Another important aspect is recognising when coaching is not the right support. In your practice, this might show up when a client is dealing with issues that require specialist support. Ethical practice includes the confidence to pause coaching direction and acknowledge that clearly.
Finally, ethical practice is strengthened by transparency. When clients understand the boundaries of coaching from the beginning, they are more likely to engage fully without confusion about expectations.
Competency 2: Embodies a Coaching Mindset
Your coaching mindset becomes visible when things are uncertain or emotionally charged. It is easy to stay curious when the client is structured. It is much harder when they are overwhelmed or scattered.

I remember a session where a client arrived with a long list of competing priorities. The natural urge was to help them sort it out.
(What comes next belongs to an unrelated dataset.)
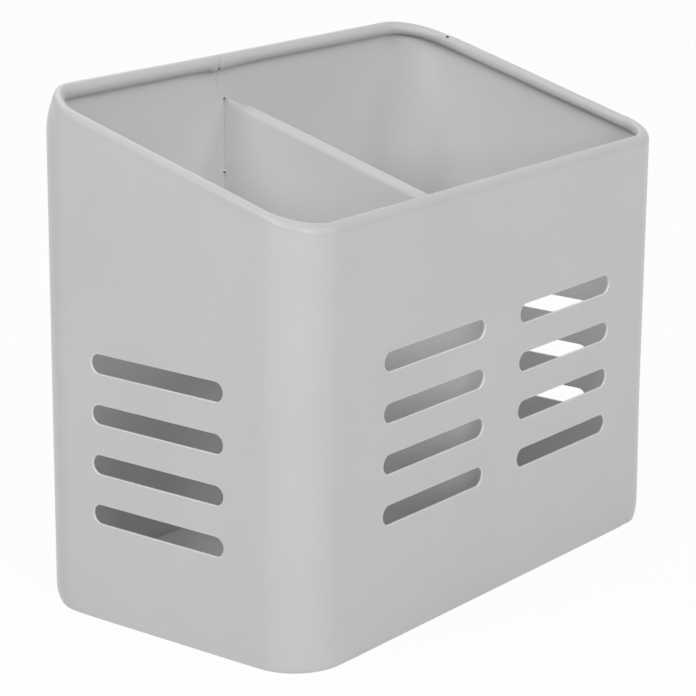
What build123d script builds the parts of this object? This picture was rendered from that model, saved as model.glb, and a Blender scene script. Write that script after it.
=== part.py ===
from build123d import *
from math import floor, sqrt
import os

os.makedirs("parts", exist_ok=True)

# Two-compartment cutlery drainer of painted sheet steel
# X runs along the wide front, Y from the front to the back, Z up
# The origin is the middle of the footprint, on the surface that the drainer stands on

# Wall band: plan, sheet, and the heights of the rim's crest at the front and at the back
body_width = 170.5
body_depth = 95.0
corner_radius = 14.5
sheet = 0.6
front_height = 118.3
back_height = 142.5

# Rolled bead along the top edge: it starts at the outer face and turns inward by this many degrees
bead_diameter = 4.0
bead_turn = 250.0

# Slots, all made by one punch; their heights are those of the lowest row's middle
slot_length = 45.5
slot_width = 5.4
slot_pitch = 14.0
slot_rows = 4
front_slot_height = 35.7
left_slot_height = 30.3
right_slot_height = 31.5
left_slot_y = 2.0
right_slot_y = 0.0

# The plain strip between the two front columns, which the divider's flange lies behind
land_width = 17.0
land_x = 1.9

# Seam of the band in the back wall, welded with a low crown on the inside
seam_x = -7.5
seam_gap = 0.4
seam_crown_width = 1.4
seam_crown = 0.25
seam_crown_margin = 1.5

# Base tray
floor_height = 4.5
tray_foot = 1.2
tray_inside_bend = 0.8
tray_corner_clearance = 0.4
drain_diameter = 6.0
drain_columns = 3
drain_rows = 3
drain_pitch_x = 20.0
drain_pitch_y = 15.0

# Divider: its crest lies this far below the rim's crest, all along the slope
divider_drop = 13.3
flange_width = 11.8
flange_inside_bend = 0.4
# The free top corner of each flange is cut off at 45 degrees
flange_chamfer = 10.0
divider_bead_diameter = 4.4
divider_bead_turn = 245.0
# The roll stops this far short of each wall, and a relief cut parts it from the flat end of the sheet
divider_flat_end = 2.6
relief_width = 0.6
relief_depth = 0.5

# Tack welds in the divider's creases
tack_radius = 0.7
tack_bite = 0.15
tack_pitch = 21.6
tack_top = 0.8

# Tack welds under the tray
base_tack_length = 6.0
base_tack_columns = 3
base_tack_pitch = 50.0

# Worked out from the sizes above
half_width = body_width / 2
half_depth = body_depth / 2
inner_x = half_width - sheet
inner_y = half_depth - sheet
inner_radius = corner_radius - sheet
bead_radius = bead_diameter / 2
path_x = half_width - bead_radius
path_y = half_depth - bead_radius
slope = (back_height - front_height) / (2 * path_y)
middle_height = (front_height + back_height) / 2
bead_level = middle_height - bead_radius
# Below this level over the origin the wall is plain; above it the sheet belongs to the slanted rim
rim_skirt = bead_diameter
cut_level = bead_level - rim_skirt
divider_left = land_x - flange_width / 2
divider_right = divider_left + sheet
flange_bend = flange_inside_bend + sheet
tray_bend = tray_inside_bend + sheet
through = 4 * sheet


def slanted(level):
    """A plane that rises from the front to the back like the rim, at this height over the origin."""
    return Plane(origin=(0, 0, level), x_dir=(1, 0, 0), z_dir=(0, -slope, 1))


def sheared(solid, level):
    """The solid with each point raised by the slope at its depth, and then by the level."""
    return solid.transform_geometry(Matrix([[1, 0, 0, 0], [0, 1, 0, 0], [0, slope, 1, level]]))


def edge_roll(radius, turn, skirt):
    """Closed outline of a rolled sheet edge: a straight skirt on the outer side, then the roll inward."""
    inside = radius - sheet
    with BuildSketch(Plane.XY) as outline:
        with BuildLine():
            outer = CenterArc((0, 0), radius, 0, turn)
            inner = CenterArc((0, 0), inside, 0, turn)
            Line(outer @ 1, inner @ 1)
            Polyline(outer @ 0, (radius, -skirt), (inside, -skirt), inner @ 0)
        make_face()
    return outline.sketch


# The rim before it is slanted, its bead's centre at height 0, from one side of the seam to the other
seam_right = seam_x + seam_gap / 2
seam_left = seam_x - seam_gap / 2
rim_profile = edge_roll(bead_radius, bead_turn, rim_skirt)
with BuildLine(Plane.XY) as bead_path:
    FilletPolyline(
        (seam_right, path_y),
        (path_x, path_y),
        (path_x, -path_y),
        (-path_x, -path_y),
        (-path_x, path_y),
        (seam_left, path_y),
        radius=corner_radius - bead_radius,
    )
with BuildPart() as level_rim:
    with BuildSketch(Plane(origin=(seam_right, path_y, 0), x_dir=(0, 1, 0), z_dir=(1, 0, 0))):
        add(rim_profile)
    sweep(path=bead_path.line)

# Wall band: one strip bent round to a rounded rectangle, its two ends a seam's gap apart
with BuildPart() as wall_band:
    with BuildSketch():
        RectangleRounded(body_width, body_depth, corner_radius)
        RectangleRounded(2 * inner_x, 2 * inner_y, inner_radius, mode=Mode.SUBTRACT)
        with Locations((seam_x, half_depth)):
            Rectangle(seam_gap, through, mode=Mode.SUBTRACT)
    extrude(amount=back_height)
    split(bisect_by=slanted(cut_level), keep=Keep.BOTTOM)
    add(sheared(level_rim.part, bead_level))
    # Front slots, one column on each side of the land
    front_column_x = (land_width + slot_length) / 2
    with BuildSketch(Plane(origin=(land_x, -half_depth, 0), x_dir=(1, 0, 0), z_dir=(0, -1, 0))):
        for row in range(slot_rows):
            row_height = front_slot_height + row * slot_pitch
            with Locations((-front_column_x, row_height), (front_column_x, row_height)):
                SlotOverall(slot_length, slot_width)
    extrude(amount=-through, mode=Mode.SUBTRACT)
    # Slots of the left and the right end
    for end, slot_y, slot_height in (
        (-1, left_slot_y, left_slot_height),
        (1, right_slot_y, right_slot_height),
    ):
        end_plane = Plane(origin=(end * half_width, slot_y, 0), x_dir=(0, 1, 0), z_dir=(1, 0, 0))
        with BuildSketch(end_plane):
            for row in range(slot_rows):
                with Locations((0, slot_height + row * slot_pitch)):
                    SlotOverall(slot_length, slot_width)
        extrude(amount=-end * through, mode=Mode.SUBTRACT)
wall_band.part.label = "wall_band"
export_step(wall_band.part, "parts/wall_band.step")

# Seam weld: it fills the gap between the two ends of the band, bead included
with BuildPart() as level_bead_weld:
    with BuildSketch(Plane(origin=(seam_left, path_y, 0), x_dir=(0, 1, 0), z_dir=(1, 0, 0))):
        add(rim_profile)
    extrude(amount=seam_gap)
crown_foot = floor_height + seam_crown_margin
crown_top = cut_level + slope * inner_y - seam_crown_margin
with BuildPart() as seam_weld:
    with BuildSketch():
        with Locations((seam_x, inner_y)):
            Rectangle(seam_gap, sheet, align=(Align.CENTER, Align.MIN))
    extrude(amount=back_height)
    split(bisect_by=slanted(cut_level), keep=Keep.BOTTOM)
    add(sheared(level_bead_weld.part, bead_level))
    with BuildSketch(Plane.XY.offset(crown_foot)):
        with BuildLine():
            crown_left = (seam_x - seam_crown_width / 2, inner_y)
            crown_right = (seam_x + seam_crown_width / 2, inner_y)
            ThreePointArc(crown_left, (seam_x, inner_y - seam_crown), crown_right)
            Line(crown_left, crown_right)
        make_face()
    extrude(amount=crown_top - crown_foot)
seam_weld.part.label = "seam_weld"
export_step(seam_weld.part, "parts/seam_weld.step")

# Base tray: a shallow pan upside down inside the wall, with drain holes under both compartments
with BuildPart() as base_tray:
    with BuildSketch(Plane.XY.offset(tray_foot)):
        RectangleRounded(2 * inner_x, 2 * inner_y, inner_radius + tray_corner_clearance)
    extrude(amount=floor_height - tray_foot)
    fillet(base_tray.faces().sort_by(Axis.Z)[-1].edges(), radius=tray_bend)
    offset(amount=-sheet, openings=base_tray.faces().sort_by(Axis.Z)[0])
    left_middle = (divider_left - inner_x) / 2
    right_middle = (divider_right + inner_x) / 2
    with Locations((left_middle, 0, floor_height), (right_middle, 0, floor_height)):
        with GridLocations(drain_pitch_x, drain_pitch_y, drain_columns, drain_rows):
            Hole(drain_diameter / 2, depth=through)
base_tray.part.label = "base_tray"
export_step(base_tray.part, "parts/base_tray.step")

# The divider's rolled edge before it is slanted, and what is cut for its end reliefs and off its flanges
divider_bead_radius = divider_bead_diameter / 2
divider_crest = middle_height - divider_drop
divider_roll_level = divider_crest - divider_bead_radius
notch_half = inner_y - divider_flat_end
roll_half = notch_half - relief_width
roll_start = (divider_left + divider_bead_radius, -roll_half, 0)
with BuildPart() as level_divider_roll:
    with BuildSketch(Plane(origin=roll_start, x_dir=(-1, 0, 0), z_dir=(0, 1, 0))):
        add(edge_roll(divider_bead_radius, divider_bead_turn, relief_depth))
    extrude(amount=2 * roll_half)
with BuildPart() as level_divider_notch:
    with BuildSketch(Plane.XY):
        with Locations((divider_left, 0)):
            Rectangle(through, 2 * notch_half)
    extrude(amount=relief_depth + divider_bead_diameter)
flange_end = divider_left + flange_width
with BuildPart() as level_flange_cut:
    with BuildSketch(Plane.XZ):
        with BuildLine():
            Polyline(
                (flange_end - flange_chamfer - sheet, sheet),
                (flange_end + sheet, sheet),
                (flange_end + sheet, -flange_chamfer - sheet),
                close=True,
            )
        make_face()
    extrude(amount=half_depth, both=True)

# Divider: a channel of sheet that stands on the tray, its flanges turned to the right along both walls
with BuildPart() as divider:
    with BuildSketch(Plane.XY.offset(floor_height)) as channel_outside:
        with Locations((divider_left, 0)):
            Rectangle(flange_width, 2 * inner_y, align=(Align.MIN, Align.CENTER))
        fillet(channel_outside.vertices().group_by(Axis.X)[0], radius=flange_bend)
    extrude(amount=back_height)
    with BuildSketch(Plane.XY.offset(floor_height)) as channel_inside:
        with Locations((divider_right, 0)):
            Rectangle(flange_width, 2 * (inner_y - sheet), align=(Align.MIN, Align.CENTER))
        fillet(channel_inside.vertices().group_by(Axis.X)[0], radius=flange_inside_bend)
    extrude(amount=back_height, mode=Mode.SUBTRACT)
    split(bisect_by=slanted(divider_crest), keep=Keep.BOTTOM)
    add(sheared(level_flange_cut.part, divider_crest), mode=Mode.SUBTRACT)
    add(sheared(level_divider_notch.part, divider_roll_level - relief_depth), mode=Mode.SUBTRACT)
    add(sheared(level_divider_roll.part, divider_roll_level))
divider.part.label = "divider"
export_step(divider.part, "parts/divider.step")

# Tack welds in the two creases between the divider's bends and the walls, from the crest down
# Each is a ball on the wall's face, far enough into the crease to bite the bend, less the divider
tack_reach = flange_bend + tack_radius - tack_bite
tack_x = divider_left + flange_bend - sqrt(tack_reach**2 - flange_bend**2)
with BuildPart() as divider_tacks:
    for wall_side in (-1, 1):
        top_tack = divider_crest + wall_side * slope * inner_y - tack_top
        tack_count = floor((top_tack - tack_radius - floor_height) / tack_pitch) + 1
        for number in range(tack_count):
            with Locations((tack_x, wall_side * inner_y, top_tack - number * tack_pitch)):
                Sphere(tack_radius)
    with BuildSketch(Plane.XY):
        Rectangle(2 * inner_x, 2 * inner_y)
    extrude(amount=back_height, mode=Mode.INTERSECT)
    add(divider.part, mode=Mode.SUBTRACT)
divider_tacks.part.label = "divider_tacks"
export_step(divider_tacks.part, "parts/divider_tacks.step")

# Tack welds under the turned-down edge of the tray, quarter rounds in the corner with the wall
with BuildSketch(Plane.XY) as base_tack_outline:
    with BuildLine():
        tack_arc = CenterArc((0, 0), sheet, 0, -90)
        Polyline(tack_arc @ 0, (0, 0), tack_arc @ 1)
    make_face()
first_tack_x = -base_tack_pitch * (base_tack_columns - 1) / 2
with BuildPart() as base_tacks:
    for side in (-1, 1):
        for number in range(base_tack_columns):
            wall_corner = (first_tack_x + number * base_tack_pitch, side * inner_y, tray_foot)
            with BuildSketch(Plane(origin=wall_corner, x_dir=(0, -side, 0), z_dir=(-side, 0, 0))):
                add(base_tack_outline.sketch)
            extrude(amount=base_tack_length / 2, both=True)
        end_corner = (side * inner_x, 0, tray_foot)
        with BuildSketch(Plane(origin=end_corner, x_dir=(-side, 0, 0), z_dir=(0, side, 0))):
            add(base_tack_outline.sketch)
        extrude(amount=base_tack_length / 2, both=True)
base_tacks.part.label = "base_tacks"
export_step(base_tacks.part, "parts/base_tacks.step")
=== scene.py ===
"""Looks of the cutlery drainer.

Painted sheet steel with soft punched edges, a rolled rim, welds and a pressed base. The wall's strip is laid out
flat, meshed round its slots, bent round the body and rolled at the top."""
import math

import bpy
from mathutils import Matrix, Vector, noise
from mathutils.geometry import delaunay_2d_cdt, tessellate_polygon


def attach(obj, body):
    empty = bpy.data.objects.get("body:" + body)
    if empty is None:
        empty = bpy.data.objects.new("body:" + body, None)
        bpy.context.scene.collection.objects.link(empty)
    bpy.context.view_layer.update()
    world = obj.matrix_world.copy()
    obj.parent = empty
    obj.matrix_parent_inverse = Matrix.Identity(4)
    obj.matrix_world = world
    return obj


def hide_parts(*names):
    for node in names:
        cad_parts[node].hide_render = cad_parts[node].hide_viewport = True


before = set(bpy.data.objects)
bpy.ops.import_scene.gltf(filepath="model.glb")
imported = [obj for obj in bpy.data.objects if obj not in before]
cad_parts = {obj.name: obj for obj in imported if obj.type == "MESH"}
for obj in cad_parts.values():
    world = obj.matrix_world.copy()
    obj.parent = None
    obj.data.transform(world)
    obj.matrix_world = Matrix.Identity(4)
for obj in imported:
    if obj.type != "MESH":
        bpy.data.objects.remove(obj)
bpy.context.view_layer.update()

# Lengths are in millimetres until a mesh is built. Turns of a roll are in degrees from its outermost point.
MM = 0.001
# A vector shorter than this has no direction
TINY = 1e-9

# Sizes of the CAD part
BODY_WIDTH, BODY_DEPTH, CORNER, SHEET = 170.5, 95.0, 14.5, 0.6
FRONT_HEIGHT, BACK_HEIGHT = 118.3, 142.5
BEAD, BEAD_TURN = 2.0, 250.0
SLOT_LENGTH, SLOT_WIDTH, SLOT_PITCH, SLOT_ROWS = 45.5, 5.4, 14.0, 4
LEFT_SLOT, RIGHT_SLOT, FRONT_SLOT = 30.3, 31.5, 35.7
LEFT_SLOT_Y, RIGHT_SLOT_Y = 2.0, 0.0
LAND_X, FRONT_COLUMN = 1.9, 31.25
SEAM_X, SEAM_GAP = -7.5, 0.4
FLOOR_HEIGHT = 4.5
DIVIDER_DROP, DIVIDER_X, FLANGE_WIDTH, FLANGE_CHAMFER = 13.3, -4.0, 11.8, 10.0
DIVIDER_BEAD, DIVIDER_TURN = 2.2, 245.0
TACK_PITCH, TACK_TOP, TACK_RADIUS = 21.6, 0.8, 0.7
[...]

Instead, the shift was to ask: “As you sit with all of that, what feels most important right now?” That allowed the thinking to settle without external structuring.
A coaching mindset also involves resisting the urge to close down uncertainty too quickly. In your sessions, there are moments where silence appears, and it can feel like something needs to be said. At PCC level, the discipline is to allow that space to do its work.
Another layer is how you relate to your own internal pressure to be useful. Many coaches experience a subtle pull to demonstrate value through ideas or insights. A coaching mindset means recognising that urge and choosing curiosity instead.
Over time, this mindset builds trust in the client’s capacity to think without intervention.
It also helps you stay steady when clients move between ideas quickly. Instead of matching their pace, you hold a consistent reflective presence that supports deeper processing.
Competency 3: Establishes and Maintains Agreements
Agreements are not static; they evolve throughout the session. You might begin with one focus, but as the client speaks, something more meaningful often emerges.
In one leadership session, the client initially focused on delegation. As the conversation developed, it became clear the real issue was trust in their team. Rather than following the shift unconsciously, the coaching pause sounded like: “We started with delegation. Does this trust theme feel more important to explore?”
This keeps clarity alive without restricting exploration.
A second layer of contracting is helping the client define success in behavioural terms. Instead of ‘gain clarity,’ you explore what clarity would look like in action. This grounds the conversation in something observable.
Agreements also support pacing. In your coaching, it’s easy for sessions to drift into exploration without reflection. Returning to the agreement helps anchor the conversation without interrupting flow.
Finally, maintaining agreements strengthens client accountability. When the client is reminded of their intention during the session, they are more likely to take ownership of outcomes beyond it.
Competency 4: Cultivates Trust and Safety
In your coaching sessions, trust is often built through how you respond when clients share uncertainty or self-doubt.
When working with a client who spoke about constantly comparing themselves to peers, my coaching response was to stay close to their experience. Instead of reassuring or reframing, I asked: “What’s happening for you as you notice that comparison?” That allowed depth without judgement or correction. Trust is not created through positivity; it is created through being able to stay with discomfort without rushing to fix it.
Emotional pacing is another important element. High-achieving clients often move quickly into problem-solving. If you match that speed, you may lose access to deeper thinking. Sometimes slowing slightly allows something more honest to emerge.
Trust also grows when you don’t over-interpret silence. In your coaching, allowing pauses without filling them communicates respect for the client’s thinking process.
Over time, consistency becomes a key trust-builder. Clients begin to rely on your steadiness even when their thinking feels uncertain or fragmented.
These first four competencies form the foundation of your coaching practice. When they are strong, sessions feel clearer and more focused without being forced.